Problem to solve: Reproduce verbatim the lines up to and including the one with "scene.collection.objects.link(floor)", starting from the first.

★ ★ ★

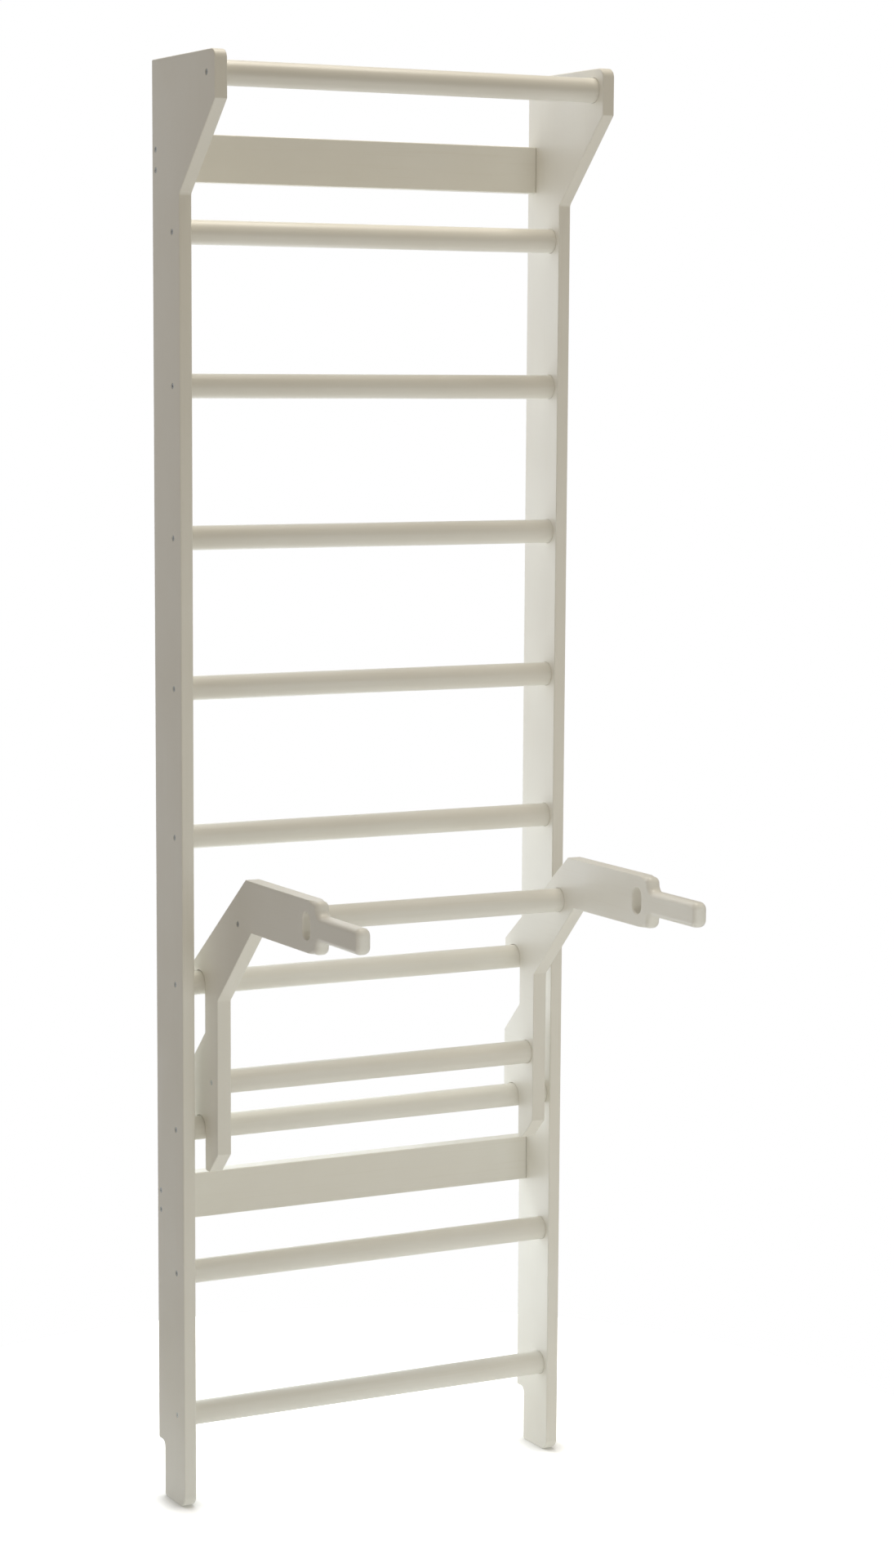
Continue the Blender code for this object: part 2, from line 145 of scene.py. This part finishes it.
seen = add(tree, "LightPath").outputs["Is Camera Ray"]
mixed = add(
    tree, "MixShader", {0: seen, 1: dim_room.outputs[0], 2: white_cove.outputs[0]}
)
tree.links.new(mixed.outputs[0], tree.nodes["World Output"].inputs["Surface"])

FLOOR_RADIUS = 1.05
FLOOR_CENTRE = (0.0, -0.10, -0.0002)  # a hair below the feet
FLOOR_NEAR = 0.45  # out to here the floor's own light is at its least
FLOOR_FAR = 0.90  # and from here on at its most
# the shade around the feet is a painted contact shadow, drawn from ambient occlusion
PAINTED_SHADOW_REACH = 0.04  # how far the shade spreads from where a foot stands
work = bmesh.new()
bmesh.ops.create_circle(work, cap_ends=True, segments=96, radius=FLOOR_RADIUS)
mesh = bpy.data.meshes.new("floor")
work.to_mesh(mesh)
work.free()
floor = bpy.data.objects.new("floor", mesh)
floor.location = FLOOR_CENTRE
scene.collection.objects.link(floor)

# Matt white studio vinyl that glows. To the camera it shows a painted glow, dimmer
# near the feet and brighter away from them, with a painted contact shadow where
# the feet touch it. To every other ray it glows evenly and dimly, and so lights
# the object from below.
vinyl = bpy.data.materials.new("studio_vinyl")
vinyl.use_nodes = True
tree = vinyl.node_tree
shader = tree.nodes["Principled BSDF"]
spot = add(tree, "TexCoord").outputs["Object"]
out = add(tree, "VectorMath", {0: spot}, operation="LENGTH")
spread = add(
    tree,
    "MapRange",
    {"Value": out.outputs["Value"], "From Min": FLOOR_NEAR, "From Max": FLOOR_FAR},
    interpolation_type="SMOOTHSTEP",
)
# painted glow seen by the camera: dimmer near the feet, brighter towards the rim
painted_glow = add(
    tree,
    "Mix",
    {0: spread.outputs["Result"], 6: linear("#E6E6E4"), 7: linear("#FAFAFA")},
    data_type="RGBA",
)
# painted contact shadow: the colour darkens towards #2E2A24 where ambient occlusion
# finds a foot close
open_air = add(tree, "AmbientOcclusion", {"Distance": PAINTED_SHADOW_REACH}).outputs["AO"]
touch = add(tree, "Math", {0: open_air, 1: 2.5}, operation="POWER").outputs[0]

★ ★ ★

Complete output:
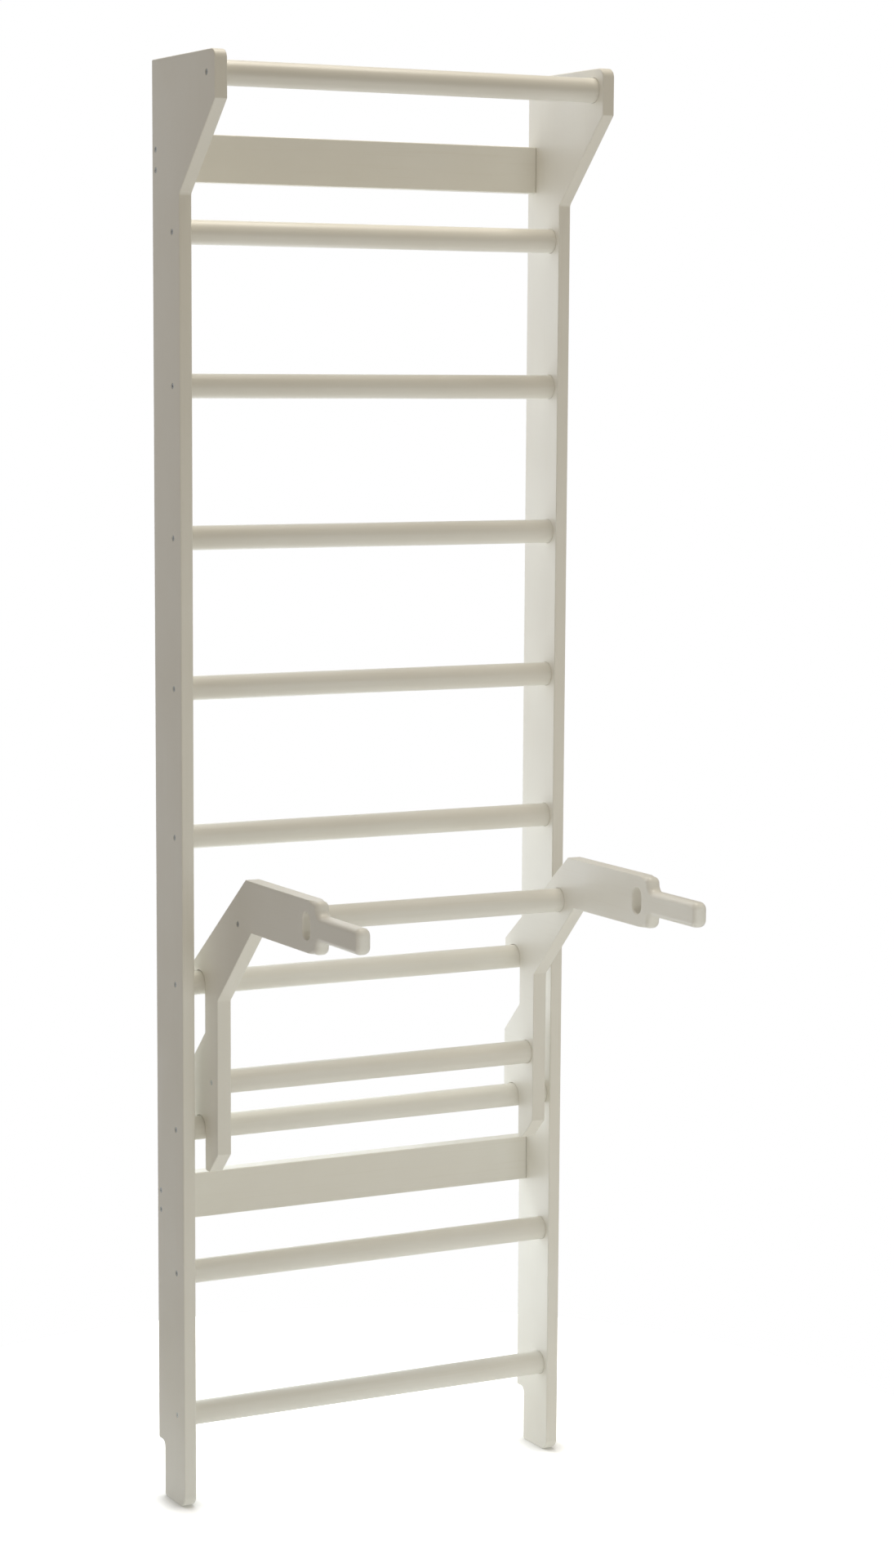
Continue the Blender code for this object: part 2, from line 145 of scene.py. This part finishes it.
seen = add(tree, "LightPath").outputs["Is Camera Ray"]
mixed = add(
    tree, "MixShader", {0: seen, 1: dim_room.outputs[0], 2: white_cove.outputs[0]}
)
tree.links.new(mixed.outputs[0], tree.nodes["World Output"].inputs["Surface"])

FLOOR_RADIUS = 1.05
FLOOR_CENTRE = (0.0, -0.10, -0.0002)  # a hair below the feet
FLOOR_NEAR = 0.45  # out to here the floor's own light is at its least
FLOOR_FAR = 0.90  # and from here on at its most
# the shade around the feet is a painted contact shadow, drawn from ambient occlusion
PAINTED_SHADOW_REACH = 0.04  # how far the shade spreads from where a foot stands
work = bmesh.new()
bmesh.ops.create_circle(work, cap_ends=True, segments=96, radius=FLOOR_RADIUS)
mesh = bpy.data.meshes.new("floor")
work.to_mesh(mesh)
work.free()
floor = bpy.data.objects.new("floor", mesh)
floor.location = FLOOR_CENTRE
scene.collection.objects.link(floor)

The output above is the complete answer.